Obviously I am racist (and sexist and classist - we all are), but I don't know what to do about it, beyond living my life as inoffensively as possible. Which is a cop out - but I'm tired! And ho, ho - all about me - when the thing that stood out most for me in this book was the notion of collectivism and community, as opposed to the individualism of Western culture.
I'm left with the urge to set out of the city and walk along a beach or through a forest.
Terrific. I was skeptical when I first saw this on shelves, not knowing anything about Alison Jones and imagining a worst-case scenario version of this book. Thankfully, I listened to a friend who exhorted its virtues and it may well be the most important book I read this year, an adjective that undersells its compulsive readability but not its impact on my personal understanding of my place in Aotearoa's society. Highly recommended to all Kiwis.

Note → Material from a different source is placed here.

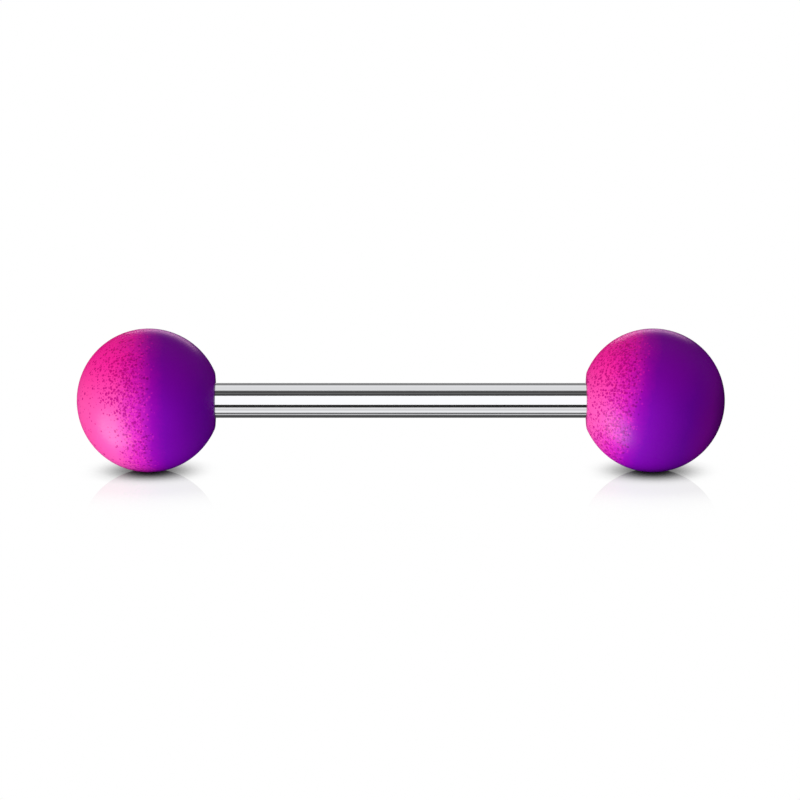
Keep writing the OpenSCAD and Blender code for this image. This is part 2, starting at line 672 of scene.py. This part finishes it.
def mist_place(tree, pattern, x):
    """The place along X whose colour the coat takes, made uneven by clouds, grain and specks."""
    share = calculate(tree, "MULTIPLY", remap(tree, x, *SPECKS_BEGIN_X), remap(tree, x, *SPECKS_END_X))
    specks = droplets(tree, pattern, share, **SPECKS)
    mist = calculate(tree, "MULTIPLY_ADD", noise(tree, pattern, scale=0.8), CLOUD_SHIFT, x)
    mist = calculate(tree, "MULTIPLY_ADD", noise(tree, pattern, scale=7, roughness=0.6), GRAIN_SHIFT, mist)
    return calculate(tree, "MULTIPLY_ADD", specks, -SPECK_PULL, mist)


def mist_colour_with_light(tree, mist, height):
    """The coat's colour at a place of the mist and a height over the ball's middle, with painted light and
    shade that change with height.
    """
    first, last = COAT_AND_LIGHT_COLOURS[0][0], COAT_AND_LIGHT_COLOURS[-1][0]
    share = remap(tree, mist, first, last)
    top, low = (
        ramp(tree, share, [((row[0] - first) / (last - first), row[side]) for row in COAT_AND_LIGHT_COLOURS])
        for side in (1, 2)
    )
    colour = mix_colours(tree, remap(tree, height, *TOP_COLOUR_Z, curve="SMOOTHSTEP"), low, top)
    return mix_colours(tree, remap(tree, height, *CROWN_Z), colour, CROWN_SHADE, blend="MULTIPLY")


def paint_material(name, ball_x, coat):
    """Matte airbrushed colour: purple mist blown from +X over hot pink, in droplets where it thins out."""
    material, tree, shader = new_material(name)
    upright = millimetres_from(tree, about_axis(ball_x))
    leaned = millimetres_from(tree, about_axis(ball_x), lean=coat["lean"])
    pattern = moved(tree, leaned, coat["patch"])
    place = separate(tree, leaned)
    x = calculate(tree, "SUBTRACT", place["X"], coat["shift"])

    drops, spray = coat_droplets(tree, pattern, x, place["Z"], coat["drawn_back"])
    # The coat's colour carries painted light and shade: paler low down, darker at the crown and along the
    # purple edge
    colour = mist_colour_with_light(tree, mist_place(tree, pattern, x), separate(tree, upright)["Z"])
    colour = mix_colours(tree, spray, colour, DROPLET_TINT, blend="MULTIPLY")
    tree.links.new(colour, shader.inputs["Base Color"])

    uneven = noise(tree, pattern, scale=5)
    roughness = calculate(tree, "MULTIPLY_ADD", uneven, PAINT_ROUGHNESS_SPREAD, PAINT_ROUGHNESS)
    tree.links.new(roughness, shader.inputs["Roughness"])
    shader.inputs["Specular IOR Level"].default_value = PAINT_SPECULAR
    peel = calculate(tree, "MULTIPLY", noise(tree, pattern, scale=9), PAINT_PEEL)
    bump(tree, shader, calculate(tree, "MULTIPLY_ADD", drops, DROP_RELIEF, peel))
    return material


def bare_acrylic():
    """Milky moulded acrylic, where the coat of colour doesn't reach inside the hole."""
    material, tree, shader = new_material("bare_acrylic")
    place = millimetres_from(tree, about_axis(0))
    cloud = noise_between(tree, place, low=0.0, high=1.0, scale=1.5)
    tree.links.new(mix_colours(tree, cloud, *ACRYLIC_COLOURS), shader.inputs["Base Color"])
    shader.inputs["Roughness"].default_value = ACRYLIC_ROUGHNESS
    bump(tree, shader, calculate(tree, "MULTIPLY", noise(tree, place, scale=20), ACRYLIC_RELIEF))
    return material


def polished_steel():
    """Mirror-polished steel, with the faintest waviness and polishing lines."""
    material, tree, shader = new_material("polished_steel")
    place = millimetres_from(tree, about_axis(0), stretch=(0.25, 1, 1))
    lines = millimetres_from(tree, about_axis(0), stretch=(6, 0.5, 0.5))
    shader.inputs["Base Color"].default_value = POLISHED_COLOUR
    shader.inputs["Metallic"].default_value = 1
    tree.links.new(noise_between(tree, lines, *POLISHED_ROUGHNESS, scale=4), shader.inputs["Roughness"])
    bump(tree, shader, calculate(tree, "MULTIPLY", noise(tree, place, scale=0.9, detail=0), POLISHED_RELIEF))
    return material


def cut_steel():
    """The same steel as the thread roller and lathe left it, on the neck and stub."""
    material, tree, shader = new_material("cut_steel")
    place = millimetres_from(tree, about_axis(0), stretch=(12, 1, 1))
    shader.inputs["Base Color"].default_value = CUT_COLOUR
    shader.inputs["Metallic"].default_value = 1
    tree.links.new(noise_between(tree, place, *CUT_ROUGHNESS, scale=3), shader.inputs["Roughness"])
    bump(tree, shader, calculate(tree, "MULTIPLY", noise(tree, place, scale=2), CUT_RELIEF))
    return material


def finish_with(piece, *materials):
    """Gives the piece its materials. All of its faces start with the first one."""
    for material in materials:
        piece.data.materials.append(material)


def second_material_where(piece, wanted):
    """Gives the faces for which wanted(centre) is true the piece's second material."""
    for face in piece.data.polygons:
        if wanted(face.center):
            face.material_index = 1


def in_hole(centre):
    """Whether a ball's face is past the counterbore, in the tapped hole."""
    within = math.hypot(centre.y, centre.z - AXIS_Z) < COUNTERBORE_R
    return within and COUNTERBORE_FLOOR_X + NEAR < abs(centre.x) < HOLE_TIP_X


def past_shoulder(centre):
    """Whether a face of the bar is on a shoulder, a neck or a stub."""
    return abs(centre.x) > SHOULDER_X - NEAR


def band_level(tree):
    """The brightness of the bands at a place on the drum, as a share of the brightest one's."""
    place = separate(tree, add_node(tree, "ShaderNodeTexCoord").outputs["Object"])
    front = calculate(tree, "MULTIPLY", place["Y"], -1.0)
    angle = calculate(tree, "ARCTAN2", place["Z"], front)
    stops = [((start + 180) / 360, (level / BRIGHTEST_BAND,) * 3) for start, level in STUDIO_BANDS]
    return ramp(tree, remap(tree, angle, -math.pi, math.pi), stops, curve="CONSTANT")


def make_bands_for(piece):
    """A drum round the bar's line, with the bands on its inside. It only shows as gloss on the piece."""
    bpy.ops.object.select_all(action="DESELECT")
    bpy.ops.mesh.primitive_cylinder_add(
        vertices=DRUM_SIDES,
        radius=DRUM_R,
        depth=DRUM_LENGTH,
        location=about_axis(0),
        rotation=(0, math.pi / 2, 0),
    )
    drum = bpy.context.object
    drum.name = "bands"
    bpy.ops.object.transform_apply(location=False, rotation=True, scale=True)
    for kind in ("camera", "diffuse", "transmission", "volume_scatter", "shadow"):
        setattr(drum, "visible_" + kind, False)
    drum.light_linking.receiver_collection = bpy.data.collections.new("bands_fall_on")
    drum.light_linking.receiver_collection.objects.link(piece)

    # The floor's mirror is a perfect one, so its rays are singular, and they go straight through the drum
    material, tree = empty_material("bands")
    material.cycles.emission_sampling = "NONE"
    bands = output_of(tree, "ShaderNodeEmission", {"Color": band_level(tree), "Strength": BRIGHTEST_BAND})
    through = output_of(tree, "ShaderNodeBsdfTransparent")
    singular = add_node(tree, "ShaderNodeLightPath").outputs["Is Singular Ray"]
    add_node(tree, "ShaderNodeOutputMaterial", {"Surface": mix_shaders(tree, singular, bands, through)})
    drum.data.materials.append(material)


def soft_light(tree, direction):
    """The brightness of the studio's soft light in a direction."""
    total = SOFT_LIGHT
    for towards, level in SOFT_LAMPS:
        pair = {0: direction, 1: Vector(towards).normalized()}
        facing = add_node(tree, "ShaderNodeVectorMath", pair, operation="DOT_PRODUCT").outputs["Value"]
        facing = calculate(tree, "MAXIMUM", facing, 0.0)
        total = calculate(tree, "MULTIPLY_ADD", facing, level, total)
    return total


def make_studio():
    """Soft light for matte surfaces, and plain white for the camera and the floor's mirror."""
    world = bpy.data.worlds.new("studio")
    bpy.context.scene.world = world
    world.cycles.sampling_method = "NONE"
    world.use_nodes = True
    tree = world.node_tree
    tree.nodes.clear()
    direction = add_node(tree, "ShaderNodeTexCoord").outputs["Generated"]
    soft = output_of(tree, "ShaderNodeBackground", {"Color": WHITE, "Strength": soft_light(tree, direction)})
    white = output_of(tree, "ShaderNodeBackground", {"Color": WHITE, "Strength": 1.0})
    ray = add_node(tree, "ShaderNodeLightPath").outputs
    plain = calculate(tree, "MAXIMUM", ray["Is Camera Ray"], ray["Is Singular Ray"])
    add_node(tree, "ShaderNodeOutputWorld", {"Surface": mix_shaders(tree, plain, soft, white)})


def make_floor():
    """A white floor with a trace of gloss, darker where the object stands. Light comes up through it."""
    bpy.ops.object.select_all(action="DESELECT")
    bpy.ops.mesh.primitive_plane_add(size=FLOOR_SIZE, location=(FLOOR_ASIDE, 0, 0))
    floor = bpy.context.object
    floor.name = "floor"
    material, tree = empty_material("floor_white")
    reach = {"Distance": FLOOR_REACH}
    openness = add_node(tree, "ShaderNodeAmbientOcclusion", reach, samples=FLOOR_SAMPLES).outputs["AO"]
    shade = remap(tree, openness, *FLOOR_SHADOW, curve="SMOOTHSTEP")

    fresnel = output_of(tree, "ShaderNodeFresnel", {"IOR": FLOOR_IOR})
    share = calculate(tree, "MULTIPLY", fresnel, FLOOR_GLOSS)
    share = calculate(tree, "MULTIPLY", share, remap(tree, openness, *FLOOR_MIRRORS))
    white = output_of(tree, "ShaderNodeEmission", {"Color": shade, "Strength": 1.0})
    gloss = output_of(tree, "ShaderNodeBsdfGlossy", {"Color": WHITE, "Roughness": 0.0})
    top = mix_shaders(tree, share, white, gloss)

    # Only the camera sees the floor's top: all other light goes through it, darkened by its shadow
    through = output_of(tree, "ShaderNodeBsdfTransparent", {"Color": shade})
    seen = add_node(tree, "ShaderNodeLightPath").outputs["Is Camera Ray"]
    add_node(tree, "ShaderNodeOutputMaterial", {"Surface": mix_shaders(tree, seen, through, top)})
    floor.data.materials.append(material)


def make_gloss_lamp(name, place, across, high, power, colour, lit):
    """A lamp, at a place from the bar's middle, that only shows as gloss, and only on the lit pieces."""
    light = bpy.data.lights.new(name, "AREA")
    light.shape = "ELLIPSE"
    light.size = across
    light.size_y = high
    light.energy = power
    light.color = colour
    lamp = bpy.data.objects.new(name, light)
    lamp.location = about_axis(0) + Vector(place)
    lamp.rotation_euler = Vector(place).to_track_quat("Z", "Y").to_euler()
    lamp.visible_camera = False
    lamp.visible_diffuse = False
    bpy.context.scene.collection.objects.link(lamp)
    lamp.light_linking.receiver_collection = bpy.data.collections.new(name + "_falls_on")
    for piece in lit:
        lamp.light_linking.receiver_collection.objects.link(piece)


bpy.context.scene.view_settings.view_transform = "Standard"
make_camera()
make_studio()
make_floor()

bar = make_bar()
ball_right = make_ball()
ball_left = turned_round(ball_right)
ball_right.name = "ball_right_painted"
ball_left.name = "ball_left_painted"

make_bands_for(bar)
make_gloss_lamp("highlight", **HIGHLIGHT, lit=(ball_left, ball_right))
make_gloss_lamp("edge_light", **EDGE_LIGHT, lit=(ball_left, ball_right))

# In the photograph the bar casts no shadow on the floor
bar.visible_shadow = False

finish_with(bar, polished_steel(), cut_steel())
second_material_where(bar, past_shoulder)
acrylic = bare_acrylic()
finish_with(ball_left, paint_material("paint_left", -BALL_X, LEFT_COAT), acrylic)
finish_with(ball_right, paint_material("paint_right", BALL_X, RIGHT_COAT), acrylic)
for ball in (ball_left, ball_right):
    second_material_where(ball, in_hole)

# Each piece rides on the body named after the CAD node that it stands in for, and that node is hidden
for piece, body, slot in (
    (bar, "bar", "bar_steel"),
    (ball_left, "ball_left", "ball_colour"),
    (ball_right, "ball_right", "ball_colour"),
):
    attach(piece, body)
    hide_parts(body)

Really interesting, thought provoking, honest account of an activist woman’s development of her pākehā identity over a lifetime of grappling with Māori-Pākehā relatinships in Aotearoa New Zealand. I especially valued the insight that the Māori world view is based on relationships between things and people, whereas western models conceive of discrete people and things, and searches for answers and end-points.
Not since the pleasure of reading Being Pakeha and Being Pakeha Now have I had book that asks me to think critically about who I am and my place in Aotearoa. I often wonder what King would make of 2021 and the place we have moved to.
Jones makes you ask how far have we actually come? The personal nature of the narrative helps recall events and interactions in my own life. A challenge, a hurdle, a gem.